Il était donc peut-être temps de rappeler aux nombreuses nations européennes les conditions géopolitiques de leur indépendance et de leur sécurité. C'est ce qui s'est passé le matin du 24 février 2022, lorsque la Russie de Vladimir Poutine a lancé sa guerre, non seulement contre l'Ukraine, mais aussi contre l'ordre sécuritaire que les nations d'Europe, membres ou non de l'OTAN, avaient fini par considérer comme acquis.
Des Etats-nations désespérés
Rien n'est plus certain depuis. Les temps ont changé, comme l'a dit le chancelier allemand Olaf Scholz trois jours après l’offensive d’envergure sur Kiev. Une fois de plus, les nations européennes se sont vu rappeler brutalement que si elles ne peuvent maintenir – et si nécessaire défendre – ce qu'elles ont en commun, elles risquent de ne plus rien partager du tout. Et, une fois de plus, l'Europe deviendrait un patchwork d'Etats-nations disparates, chacun d'entre eux étant trop petit et trop faible pour s'affirmer dans un monde où force fait loi – ce monde auquel une victoire de Poutine en Ukraine ouvrirait la porte.

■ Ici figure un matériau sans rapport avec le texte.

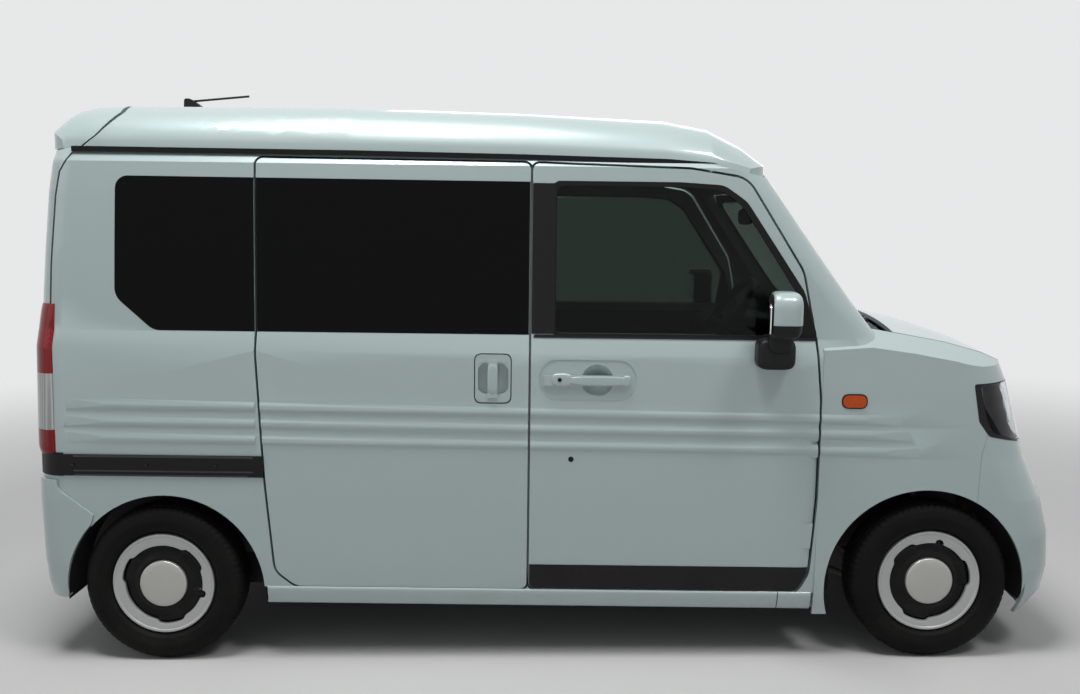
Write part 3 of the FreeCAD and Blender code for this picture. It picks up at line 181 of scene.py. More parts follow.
def joined(*parts):
    # one vertex and face list out of several
    verts, faces, count = [], [], 0
    for v, f in parts:
        verts.append(v.reshape(-1, 3))
        faces += [[k + count for k in face] for face in f]
        count += len(verts[-1])
    return np.concatenate(verts), faces


def linked(name, data):
    # new object in the scene's collection
    obj = bpy.data.objects.new(name, data)
    bpy.context.scene.collection.objects.link(obj)
    return obj


def piece(name, shape, material, body="body_shell", slotName=None, level=True, flip=False, smooth=38):
    # mesh in metres on its body; normals are worked out again so that closed shells face outwards
    verts = np.array(shape[0], float).reshape(-1, 3)
    if flip:
        verts[:, 1] *= -1
    verts = (seated(verts) if level else verts) / 1000
    mesh = bpy.data.meshes.new(name)
    mesh.from_pydata(verts.tolist(), [], shape[1])
    mesh.validate()
    work = bmesh.new()
    work.from_mesh(mesh)
    bmesh.ops.remove_doubles(work, verts=work.verts, dist=weldGap)
    bmesh.ops.recalc_face_normals(work, faces=work.faces)
    work.to_mesh(mesh)
    work.free()
    mesh.shade_smooth()
    mesh.set_sharp_from_angle(angle=math.radians(smooth))
    obj = linked(name, mesh)
    mesh.materials.append(material)
    slotName = slotName or ownSlot[material.name]
    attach(obj, body)
    return obj


def pair(name, shape, material, bodies=shell, slotName=None, **more):
    # the same piece on the right and, mirrored, on the left
    right = piece(name + "Right", shape, material, bodies[0], slotName, **more)
    left = piece(name + "Left", shape, material, bodies[1], slotName, flip=True, **more)
    return right, left


def rounded(points, steps=6):
    # closed outline through (p, q, corner radius) points, each corner an arc of a few steps
    out = []
    for i, (p, q, r) in enumerate(points):
        here = np.array([p, q], float)
        if r <= 0:
            out.append(here[None])
            continue
        a = np.array(points[i - 1][:2], float) - here
        b = np.array(points[(i + 1) % len(points)][:2], float) - here
        la, lb = np.linalg.norm(a), np.linalg.norm(b)
        a, b = a / la, b / lb
        halfAngle = math.acos(np.clip(a @ b, -1, 1)) / 2
        run = min(r / math.tan(halfAngle), 0.49 * la, 0.49 * lb)
        t = np.linspace(0, 1, steps)[:, None]
        out.append((1 - t) ** 2 * (here + a * run) + 2 * t * (1 - t) * here + t ** 2 * (here + b * run))
    return np.concatenate(out)


def boxed(p0, p1, q0, q1, r):
    # outline of a rectangle with rounded corners
    return [(p0, q0, r), (p1, q0, r), (p1, q1, r), (p0, q1, r)]


def even(outline, count):
    # the same closed outline with its points at even steps
    loop = np.vstack([outline, outline[:1]])
    run = np.concatenate([[0], np.cumsum(np.hypot(*np.diff(loop, axis=0).T))])
    at = np.linspace(0, run[-1], count, endpoint=False)
    return np.stack([np.interp(at, run, loop[:, 0]), np.interp(at, run, loop[:, 1])], -1)


def plate(points, surface, lift, thick, count=96, edge=0.06, dome=0.0, rings=6):
    # thin plate lying on a surface: outline shrunk to its middle ring by ring, the top one lift + dome above
    # it, the back one thick below; surface gives a place on the body for (p, q, lift)
    loop = even(rounded(points), count)
    centre = loop.mean(0)
    inwards = np.linspace(1, 0, rings)[1:]
    t = np.concatenate([[1, 1, 1 - edge], np.linspace(1 - edge, 0, rings)[1:]])
    up = np.concatenate([[-thick, lift - thick * 0.3, lift], lift + dome * (1 - inwards ** 2)])
    grid = centre + t[:, None, None] * (loop - centre)[None]
    verts = surface(grid[..., 0], grid[..., 1], up[:, None] + 0 * grid[..., 0])
    return verts, gridFaces(len(t), count, loopCols=True)


def frameBand(outer, inner, surface, lift, thick, count=160):
    # closed band between two outlines on a surface, with a back thick below
    a = even(rounded(outer), count)
    b = even(rounded(inner), count)
    b = np.roll(b, -np.argmin(np.hypot(*(b - a[0]).T)), axis=0)
    grid = np.stack([a, b, b, a])
    up = np.array([lift, lift, lift - thick, lift - thick])[:, None] + np.zeros(count)
    return surface(grid[..., 0], grid[..., 1], up), gridFaces(4, count, loopRows=True, loopCols=True)


def slab(left, right, z, surface, top, thick, count=12):
    # closed slab between two upright edges on a surface; edges and top, its lift, may change with z
    x = left + (right - left) * np.linspace(0, 1, count)[:, None] + 0 * z
    up = top + 0 * x
    return walled(surface(x, z + 0 * x, up), surface(x, z + 0 * x, up - thick))


def revolved(profile, count, centre, axis="y", shift=None):
    # (radius, along) profile turned about an axis; shift adds to the radius by angle and profile place
    prof = np.array(profile, float)
    a = np.linspace(0, 2 * math.pi, count, endpoint=False)
    r = prof[:, 0][:, None] + (0 if shift is None else shift(a[None, :], prof))
    along = prof[:, 1][:, None] + 0 * a[None, :]
    p, q = r * np.cos(a), r * np.sin(a)
    verts = np.stack((p, along, q) if axis == "y" else (along, p, q), -1) + np.array(centre, float)
    return verts, gridFaces(len(prof), count, loopCols=True)


def swept(path, radius, count=10, up=(0, 0, 1), squash=1.0):
    # circle carried along a path; its frame comes from the path's direction and a fixed up
    p = np.array(path, float)
    ahead = np.gradient(p, axis=0)
    ahead /= np.linalg.norm(ahead, axis=1)[:, None]
    side = np.cross(ahead, np.array(up, float))
    side /= np.linalg.norm(side, axis=1)[:, None] + 1e-9
    top = np.cross(side, ahead)
    a = np.linspace(0, 2 * math.pi, count, endpoint=False)
    r = np.broadcast_to(np.asarray(radius, float), (len(p),))[:, None, None]
    ring = side[:, None] * np.cos(a)[None, :, None] + top[:, None] * np.sin(a)[None, :, None] * squash
    ends = [list(range(count))[::-1], [(len(p) - 1) * count + k for k in range(count)]]
    return p[:, None] + ring * r, gridFaces(len(p), count, loopCols=True) + ends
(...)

Certes, l'Union européenne a ses faiblesses et ses défauts et souffre d'un déficit de démocratie. Mais c'est de loin la tentative la plus démocratique jamais initiée par les nombreuses nations de la péninsule européenne dans le but de construire un système politique partagé pour répondre à leurs problèmes et défis communs. Pour les architectes originels de l'Europe, l'absence d'une politique commune risquait d’ouvrir la voie aux conflits, à la guerre et à l'autodestruction sur le continent ; leur stratégie a donc consisté à préparer le terrain via une communauté économique commune. Ou, pour reprendre les termes du préambule du traité de Rome de 1957, "établir les fondements d'une union sans cesse plus étroite entre les peuples européens.”
Cette stratégie a connu un tel succès au début, et tant de nations ont voulu faire partie de la communauté européenne, qu'il a été facile d'oublier à quel point elle était fragile et vulnérable. Vulnérable au mécontentement nationaliste de l'intérieur. Vulnérable aux pressions extérieures qui sèment la discorde. Vulnérable aussi, il s'est avéré, du fait de sa dépendance sécuritaire à l'égard des Etats-Unis – qui pourraient à nouveau élire un président prêt à rompre l'alliance transatlantique et à laisser les Européens se débrouiller seuls.
À cet égard, la réaction immédiate et viscérale de l'Europe à l'attaque russe était prometteuse. L'engagement pour la cause de l'Ukraine était profond et d'une portée considérable, tout comme la volonté d'endurer les conséquences potentiellement difficiles d'une cessation rapide des apports en pétrole et gaz russes. La décision prise du jour au lendemain par la Suède et la Finlande de demander l'adhésion à l'OTAN a constitué un revirement spectaculaire par rapport à des positions tenues de longue date.
Habermas et Derrida, et la faiblesse inhérente de l’Europe
Il est vrai que le rappel de Poutine n'a pas immédiatement donné lieu à un nouveau débat sur la manière de renforcer l'Union européenne. Mais les partis et mouvements ouvertement anti-UE (en Suède et en Italie, par exemple) ont commencé à revoir leurs positions, la perception d'une menace commune et d'un ennemi commun ayant fait naître un sentiment plus partagé d’appartenance à une cause européenne commune.
Lorsque, au lendemain de l'invasion américaine de l'Irak en 2003, Jürgen Habermas et Jacques Derrida déploraient l'absence d'une politique étrangère et sécuritaire européenne commune, ils étaient pleinement conscients des faiblesses inhérentes à la composition de l'Union européenne. Une politique européenne régie par un consensus intergouvernemental, où chaque Etat membre dispose d'un droit de veto, verrait inévitablement la portée de ses décisions et de ses actions définie par ses membres les plus récalcitrants. "Pour que l'Europe ne se désagrège pas”, écrivaient alors Habermas et Derrida, les Etats membres désireux de se doter d'une politique étrangère, de défense et de sécurité commune devraient faire les premiers pas eux-mêmes, créant ainsi une dynamique à laquelle les autres Etats membres "ne pourront pas résister à long terme.”